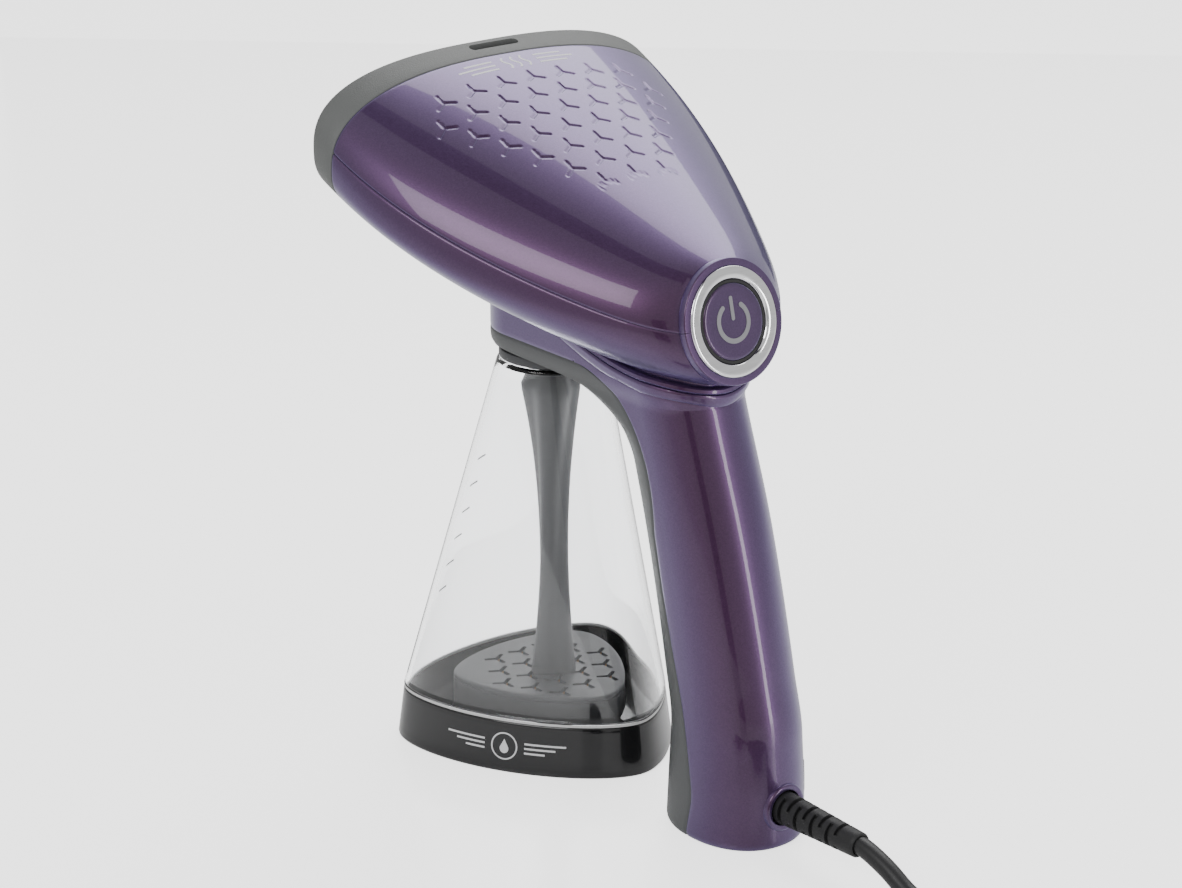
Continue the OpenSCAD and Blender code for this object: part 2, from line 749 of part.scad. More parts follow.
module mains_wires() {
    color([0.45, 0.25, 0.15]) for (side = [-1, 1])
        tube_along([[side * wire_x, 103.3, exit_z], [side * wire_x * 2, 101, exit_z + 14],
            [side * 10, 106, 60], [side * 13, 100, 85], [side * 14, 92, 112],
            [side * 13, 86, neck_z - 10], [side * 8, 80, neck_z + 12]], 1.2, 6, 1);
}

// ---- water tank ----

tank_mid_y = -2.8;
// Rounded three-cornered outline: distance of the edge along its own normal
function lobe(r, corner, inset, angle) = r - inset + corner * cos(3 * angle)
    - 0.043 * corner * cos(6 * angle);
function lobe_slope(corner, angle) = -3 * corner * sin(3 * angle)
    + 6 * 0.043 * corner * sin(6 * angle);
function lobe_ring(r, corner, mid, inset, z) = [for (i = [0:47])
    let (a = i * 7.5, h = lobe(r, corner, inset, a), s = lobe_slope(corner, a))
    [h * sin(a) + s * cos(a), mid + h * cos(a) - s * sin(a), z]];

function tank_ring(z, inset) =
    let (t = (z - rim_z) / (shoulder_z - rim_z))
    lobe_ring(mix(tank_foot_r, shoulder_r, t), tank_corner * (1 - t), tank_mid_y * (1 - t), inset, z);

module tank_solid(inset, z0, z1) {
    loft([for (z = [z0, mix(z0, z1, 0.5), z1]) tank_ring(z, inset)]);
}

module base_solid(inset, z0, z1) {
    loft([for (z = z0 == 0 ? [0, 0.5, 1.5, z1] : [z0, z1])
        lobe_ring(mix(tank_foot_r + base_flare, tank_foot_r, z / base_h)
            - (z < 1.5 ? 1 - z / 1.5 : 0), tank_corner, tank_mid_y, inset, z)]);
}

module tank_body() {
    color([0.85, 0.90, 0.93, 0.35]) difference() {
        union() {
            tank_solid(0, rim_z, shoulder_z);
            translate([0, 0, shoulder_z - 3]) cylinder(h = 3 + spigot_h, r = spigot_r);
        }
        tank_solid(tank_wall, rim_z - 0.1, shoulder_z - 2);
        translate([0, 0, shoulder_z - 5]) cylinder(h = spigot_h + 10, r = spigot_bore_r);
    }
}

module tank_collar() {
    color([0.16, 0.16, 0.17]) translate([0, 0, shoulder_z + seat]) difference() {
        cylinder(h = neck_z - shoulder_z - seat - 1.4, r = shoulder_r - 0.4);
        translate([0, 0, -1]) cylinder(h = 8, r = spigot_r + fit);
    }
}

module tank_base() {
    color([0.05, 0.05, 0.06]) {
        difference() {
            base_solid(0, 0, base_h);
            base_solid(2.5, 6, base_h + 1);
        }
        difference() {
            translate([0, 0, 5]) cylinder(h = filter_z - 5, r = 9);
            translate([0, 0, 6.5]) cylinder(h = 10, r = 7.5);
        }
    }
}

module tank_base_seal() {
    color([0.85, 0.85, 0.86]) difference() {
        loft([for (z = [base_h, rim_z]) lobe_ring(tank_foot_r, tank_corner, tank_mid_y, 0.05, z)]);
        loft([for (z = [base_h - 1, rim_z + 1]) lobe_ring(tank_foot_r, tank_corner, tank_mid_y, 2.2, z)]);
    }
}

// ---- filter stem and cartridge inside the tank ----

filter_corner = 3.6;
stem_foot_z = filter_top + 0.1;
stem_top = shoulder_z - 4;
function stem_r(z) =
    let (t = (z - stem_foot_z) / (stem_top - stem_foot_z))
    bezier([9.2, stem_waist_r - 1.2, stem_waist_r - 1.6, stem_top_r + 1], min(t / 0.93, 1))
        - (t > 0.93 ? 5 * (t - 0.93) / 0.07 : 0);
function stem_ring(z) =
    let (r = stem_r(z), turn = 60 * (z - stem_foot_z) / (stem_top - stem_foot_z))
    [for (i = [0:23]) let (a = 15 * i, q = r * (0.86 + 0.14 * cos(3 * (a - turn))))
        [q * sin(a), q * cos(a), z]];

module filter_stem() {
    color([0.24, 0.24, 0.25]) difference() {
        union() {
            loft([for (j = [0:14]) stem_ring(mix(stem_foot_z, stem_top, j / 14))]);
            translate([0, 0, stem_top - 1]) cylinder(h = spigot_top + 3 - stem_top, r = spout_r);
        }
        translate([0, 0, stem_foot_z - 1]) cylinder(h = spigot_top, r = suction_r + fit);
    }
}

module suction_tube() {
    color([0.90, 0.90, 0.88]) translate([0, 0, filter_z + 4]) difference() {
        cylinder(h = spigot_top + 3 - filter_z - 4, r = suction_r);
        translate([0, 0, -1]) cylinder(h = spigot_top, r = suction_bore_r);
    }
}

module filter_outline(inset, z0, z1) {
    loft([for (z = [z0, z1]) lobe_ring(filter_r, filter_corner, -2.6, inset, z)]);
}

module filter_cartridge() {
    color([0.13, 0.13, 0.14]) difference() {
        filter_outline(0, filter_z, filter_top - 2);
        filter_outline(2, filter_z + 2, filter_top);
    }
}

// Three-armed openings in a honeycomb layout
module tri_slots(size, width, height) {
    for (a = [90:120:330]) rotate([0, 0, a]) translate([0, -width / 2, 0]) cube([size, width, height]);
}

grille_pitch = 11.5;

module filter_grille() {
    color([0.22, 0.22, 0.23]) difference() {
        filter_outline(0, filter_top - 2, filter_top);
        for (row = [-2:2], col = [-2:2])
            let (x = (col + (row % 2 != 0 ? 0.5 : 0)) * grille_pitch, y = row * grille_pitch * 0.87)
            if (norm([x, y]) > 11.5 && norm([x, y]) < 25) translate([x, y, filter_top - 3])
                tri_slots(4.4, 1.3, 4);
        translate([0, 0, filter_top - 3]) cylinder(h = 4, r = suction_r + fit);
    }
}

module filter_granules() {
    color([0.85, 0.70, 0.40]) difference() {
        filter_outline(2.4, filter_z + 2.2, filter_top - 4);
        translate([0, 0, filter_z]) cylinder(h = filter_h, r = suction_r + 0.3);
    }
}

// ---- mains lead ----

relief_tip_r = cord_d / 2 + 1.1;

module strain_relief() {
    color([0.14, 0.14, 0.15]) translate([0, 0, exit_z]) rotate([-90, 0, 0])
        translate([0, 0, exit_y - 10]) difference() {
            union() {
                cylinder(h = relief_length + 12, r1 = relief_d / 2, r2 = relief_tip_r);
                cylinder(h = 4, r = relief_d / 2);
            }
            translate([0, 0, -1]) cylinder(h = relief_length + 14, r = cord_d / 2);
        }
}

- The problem
Extract all of the data shown above and repeat it verbatim.

- Answer
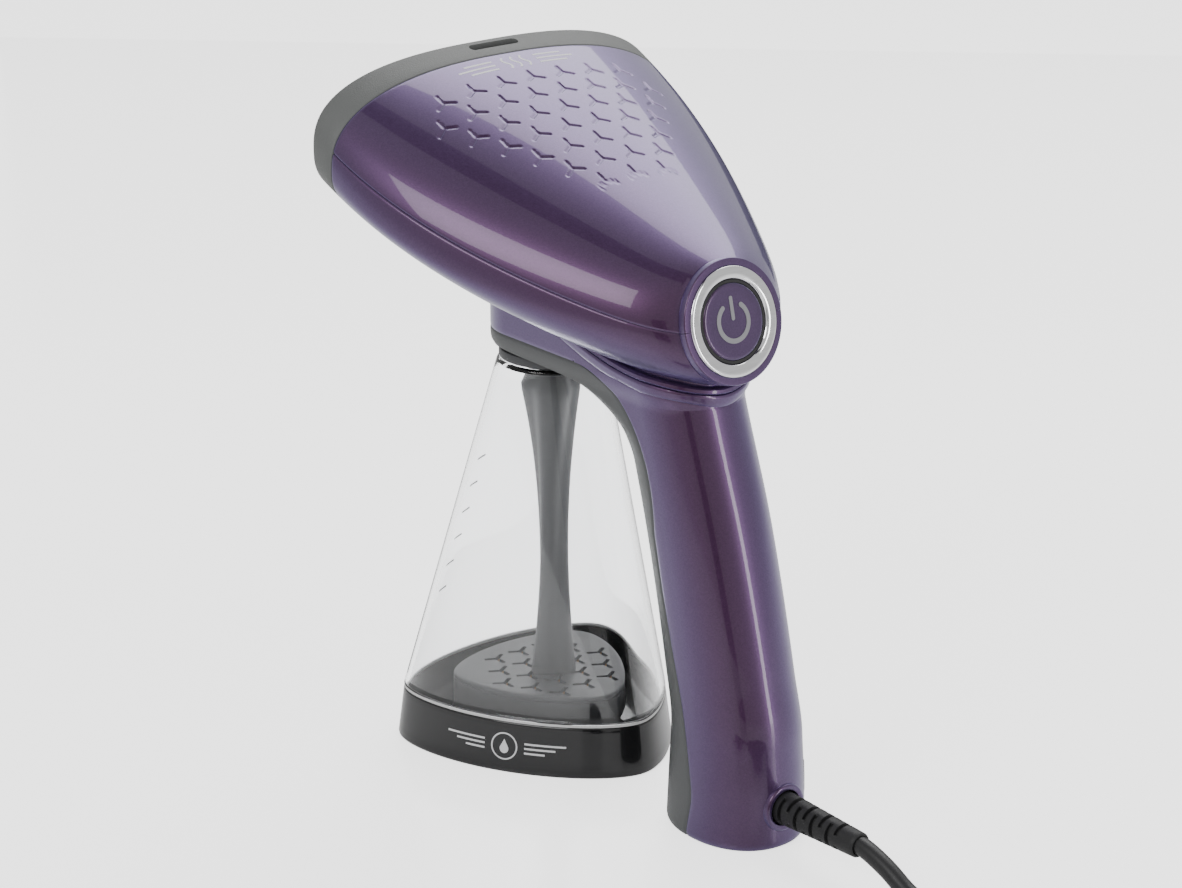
Continue the OpenSCAD and Blender code for this object: part 2, from line 749 of part.scad. More parts follow.
module mains_wires() {
    color([0.45, 0.25, 0.15]) for (side = [-1, 1])
        tube_along([[side * wire_x, 103.3, exit_z], [side * wire_x * 2, 101, exit_z + 14],
            [side * 10, 106, 60], [side * 13, 100, 85], [side * 14, 92, 112],
            [side * 13, 86, neck_z - 10], [side * 8, 80, neck_z + 12]], 1.2, 6, 1);
}

// ---- water tank ----

tank_mid_y = -2.8;
// Rounded three-cornered outline: distance of the edge along its own normal
function lobe(r, corner, inset, angle) = r - inset + corner * cos(3 * angle)
    - 0.043 * corner * cos(6 * angle);
function lobe_slope(corner, angle) = -3 * corner * sin(3 * angle)
    + 6 * 0.043 * corner * sin(6 * angle);
function lobe_ring(r, corner, mid, inset, z) = [for (i = [0:47])
    let (a = i * 7.5, h = lobe(r, corner, inset, a), s = lobe_slope(corner, a))
    [h * sin(a) + s * cos(a), mid + h * cos(a) - s * sin(a), z]];

function tank_ring(z, inset) =
    let (t = (z - rim_z) / (shoulder_z - rim_z))
    lobe_ring(mix(tank_foot_r, shoulder_r, t), tank_corner * (1 - t), tank_mid_y * (1 - t), inset, z);

module tank_solid(inset, z0, z1) {
    loft([for (z = [z0, mix(z0, z1, 0.5), z1]) tank_ring(z, inset)]);
}

module base_solid(inset, z0, z1) {
    loft([for (z = z0 == 0 ? [0, 0.5, 1.5, z1] : [z0, z1])
        lobe_ring(mix(tank_foot_r + base_flare, tank_foot_r, z / base_h)
            - (z < 1.5 ? 1 - z / 1.5 : 0), tank_corner, tank_mid_y, inset, z)]);
}

module tank_body() {
    color([0.85, 0.90, 0.93, 0.35]) difference() {
        union() {
            tank_solid(0, rim_z, shoulder_z);
            translate([0, 0, shoulder_z - 3]) cylinder(h = 3 + spigot_h, r = spigot_r);
        }
        tank_solid(tank_wall, rim_z - 0.1, shoulder_z - 2);
        translate([0, 0, shoulder_z - 5]) cylinder(h = spigot_h + 10, r = spigot_bore_r);
    }
}

module tank_collar() {
    color([0.16, 0.16, 0.17]) translate([0, 0, shoulder_z + seat]) difference() {
        cylinder(h = neck_z - shoulder_z - seat - 1.4, r = shoulder_r - 0.4);
        translate([0, 0, -1]) cylinder(h = 8, r = spigot_r + fit);
    }
}

module tank_base() {
    color([0.05, 0.05, 0.06]) {
        difference() {
            base_solid(0, 0, base_h);
            base_solid(2.5, 6, base_h + 1);
        }
        difference() {
            translate([0, 0, 5]) cylinder(h = filter_z - 5, r = 9);
            translate([0, 0, 6.5]) cylinder(h = 10, r = 7.5);
        }
    }
}

module tank_base_seal() {
    color([0.85, 0.85, 0.86]) difference() {
        loft([for (z = [base_h, rim_z]) lobe_ring(tank_foot_r, tank_corner, tank_mid_y, 0.05, z)]);
        loft([for (z = [base_h - 1, rim_z + 1]) lobe_ring(tank_foot_r, tank_corner, tank_mid_y, 2.2, z)]);
    }
}

// ---- filter stem and cartridge inside the tank ----

filter_corner = 3.6;
stem_foot_z = filter_top + 0.1;
stem_top = shoulder_z - 4;
function stem_r(z) =
    let (t = (z - stem_foot_z) / (stem_top - stem_foot_z))
    bezier([9.2, stem_waist_r - 1.2, stem_waist_r - 1.6, stem_top_r + 1], min(t / 0.93, 1))
        - (t > 0.93 ? 5 * (t - 0.93) / 0.07 : 0);
function stem_ring(z) =
    let (r = stem_r(z), turn = 60 * (z - stem_foot_z) / (stem_top - stem_foot_z))
    [for (i = [0:23]) let (a = 15 * i, q = r * (0.86 + 0.14 * cos(3 * (a - turn))))
        [q * sin(a), q * cos(a), z]];

module filter_stem() {
    color([0.24, 0.24, 0.25]) difference() {
        union() {
            loft([for (j = [0:14]) stem_ring(mix(stem_foot_z, stem_top, j / 14))]);
            translate([0, 0, stem_top - 1]) cylinder(h = spigot_top + 3 - stem_top, r = spout_r);
        }
        translate([0, 0, stem_foot_z - 1]) cylinder(h = spigot_top, r = suction_r + fit);
    }
}

module suction_tube() {
    color([0.90, 0.90, 0.88]) translate([0, 0, filter_z + 4]) difference() {
        cylinder(h = spigot_top + 3 - filter_z - 4, r = suction_r);
        translate([0, 0, -1]) cylinder(h = spigot_top, r = suction_bore_r);
    }
}

module filter_outline(inset, z0, z1) {
    loft([for (z = [z0, z1]) lobe_ring(filter_r, filter_corner, -2.6, inset, z)]);
}

module filter_cartridge() {
    color([0.13, 0.13, 0.14]) difference() {
        filter_outline(0, filter_z, filter_top - 2);
        filter_outline(2, filter_z + 2, filter_top);
    }
}

// Three-armed openings in a honeycomb layout
module tri_slots(size, width, height) {
    for (a = [90:120:330]) rotate([0, 0, a]) translate([0, -width / 2, 0]) cube([size, width, height]);
}

grille_pitch = 11.5;

module filter_grille() {
    color([0.22, 0.22, 0.23]) difference() {
        filter_outline(0, filter_top - 2, filter_top);
        for (row = [-2:2], col = [-2:2])
            let (x = (col + (row % 2 != 0 ? 0.5 : 0)) * grille_pitch, y = row * grille_pitch * 0.87)
            if (norm([x, y]) > 11.5 && norm([x, y]) < 25) translate([x, y, filter_top - 3])
                tri_slots(4.4, 1.3, 4);
        translate([0, 0, filter_top - 3]) cylinder(h = 4, r = suction_r + fit);
    }
}

module filter_granules() {
    color([0.85, 0.70, 0.40]) difference() {
        filter_outline(2.4, filter_z + 2.2, filter_top - 4);
        translate([0, 0, filter_z]) cylinder(h = filter_h, r = suction_r + 0.3);
    }
}

// ---- mains lead ----

relief_tip_r = cord_d / 2 + 1.1;

module strain_relief() {
    color([0.14, 0.14, 0.15]) translate([0, 0, exit_z]) rotate([-90, 0, 0])
        translate([0, 0, exit_y - 10]) difference() {
            union() {
                cylinder(h = relief_length + 12, r1 = relief_d / 2, r2 = relief_tip_r);
                cylinder(h = 4, r = relief_d / 2);
            }
            translate([0, 0, -1]) cylinder(h = relief_length + 14, r = cord_d / 2);
        }
}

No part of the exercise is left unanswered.